Comment Re:Blimey (Score 1) 518
You're perfectly correct that MSRs don't actually run on Thorium. That's one of the reasons they'd be an effective nuclear waste burner.
The advantage that MSRs have over pellet/pebble/rod-based reactors is that when you throttle down, an excess of xenon-135 builds up. This is a neutron poison and damps down the reaction, making it hard to throttle up again until it's decayed (that takes a while. The Half-life is 9.2 hours). Attempting to push through the xenon poisoning by setting the power to 11 can be catastrophic - this is what took out Chernobyl. http://hyperphysics.phy-astr.g...

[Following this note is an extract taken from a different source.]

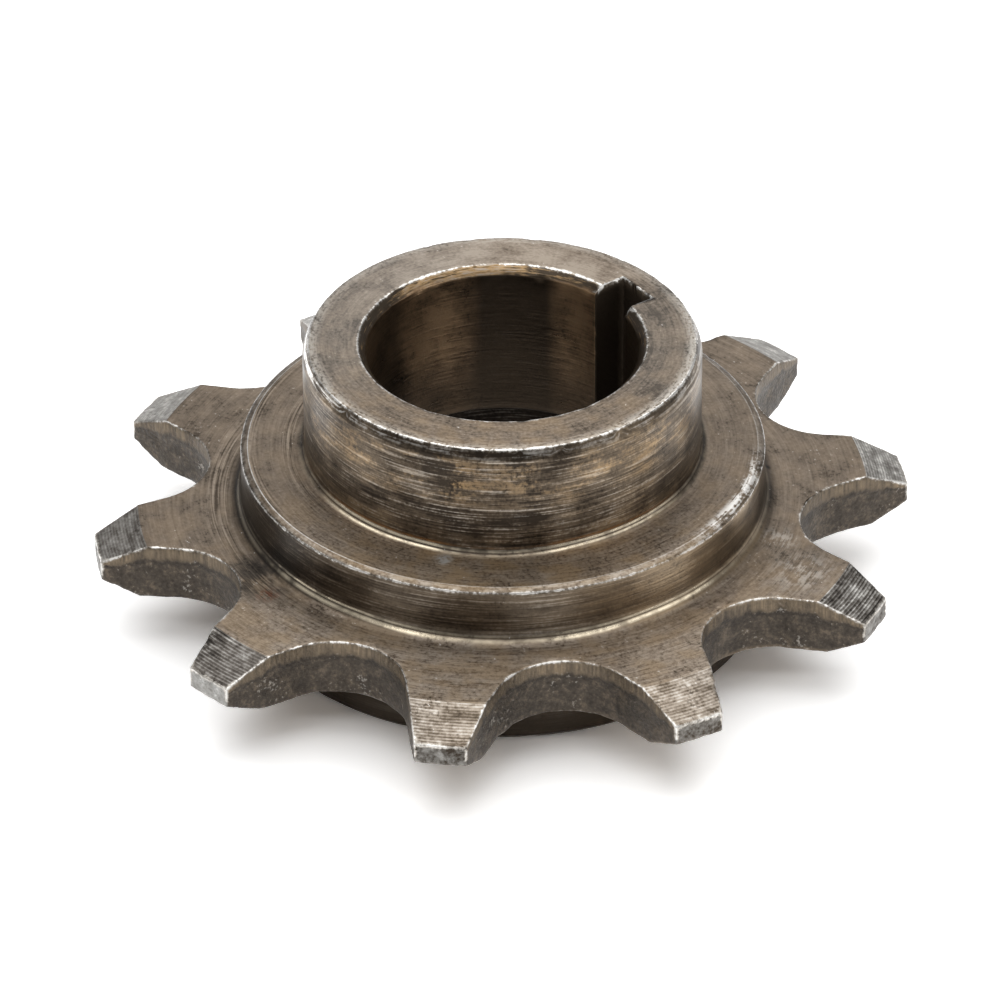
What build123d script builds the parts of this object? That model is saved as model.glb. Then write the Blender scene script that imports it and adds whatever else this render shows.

Because the fuel is not sealed into capsules in a MSR, the Xenon can be extracted into the thermal expansion headspace just before the circulation pump by sparging it (https://en.wikipedia.org/wiki/Sparging_(chemistry)). You need to do this to get helium and other gasses out anyway so it's not a big deal. The end result is that throttling is fully linear and because MSRs don't suffer from steam voids if you snap to full power, the reaction rate can track load at least as fast as a hydro plant and probably as fast as a OCGT plant.
I was going to write a lot more but given this is about space applications it's probably irrelevant. You'll need a thorium blankie for your U233 MSR reactor or you'll run out of fuel eventually. Having it soak up stray neutrons is a good thing in what would probably be a relatively confined space.